A detention facility in Newark, New Jersey used to hold migrants was the site of an uprising from detainees on Thursday. According to NJ Advance Media, roughly fifty people being held in the facility banded together to force down an exterior wall, apparently in protest against the quality of food and the long periods that inmates were made to go without a meal. “It’s about the food, and some of the detainees were getting aggressive and it turned violent,” said Mustafa Cetin, a lawyer who spoke to the outlet representing one of the detainees held at the facility. “Based on what he told me it was an outer wall, not very strong, and they were able to push it down.”
Cetin’s client told him the inmates who broke the wall were on the third floor of the facility and dangled down bedsheets, in what appears to have been an escape attempt. There is no official word from ICE on the event as of this writing, although New York Post reports that at least four of the detainees are “unaccounted for.” Local sheriff’s deputies who responded to calls about a disturbance found that “the situation had already been resolved,” according to Essex County Sheriff Amir D. Jones, who then explained that officers did not enter the facility, but only stood on the perimeter.

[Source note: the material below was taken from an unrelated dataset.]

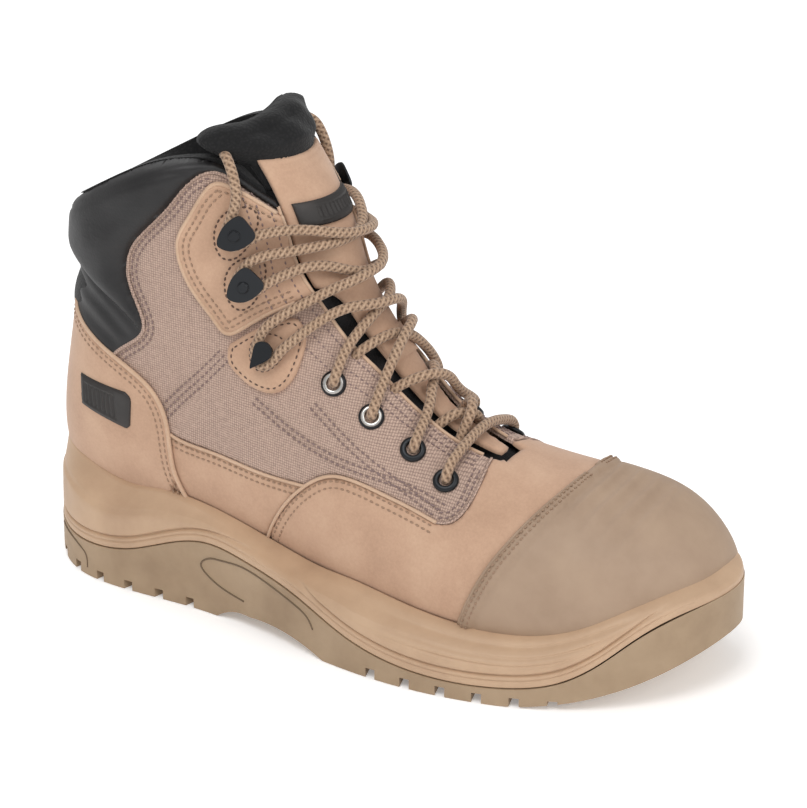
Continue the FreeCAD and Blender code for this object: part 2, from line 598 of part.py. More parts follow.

While Delaney Hall is within the sheriff’s jurisdiction of Essex County, the facility is run by Geo Group, a corporate prison company that has a $1 billion 15-year lease, which would generate over $60 million in revenue every year. The deal between Geo Group and the federal government to take over the facility for this purpose was struck with the Biden administration in spring 2024.
Delaney Hall was the sight of another chaotic scene in May, shortly after the facility reopened, when Newark Mayor Ras Baraka attempted to inspect the facility and was arrested by federal officers. Baraka was charged with trespassing, which was subsequently dropped. Baraka reiterated his concerns n the wake of this event. “We are concerned about reports of what has transpired at Delaney Hall this evening, ranging from withholding food and poor treatment, to uprising and escaped detainees,” he said in a statement. “This entire situation lacks sufficient oversight of every basic detail — including local zoning laws and fundamental constitutional rights.”
Newark congresswoman Lamonica McIver, who was there with Baraka to carry out her constitutionally-mandated duty of oversight over the federal facility, was also charged for having allegedly “assaulted, impeded, and interfered with law enforcement.” After a grand jury indicted her earlier this week, McIver called the charges “a brazen attempt at political intimidation.”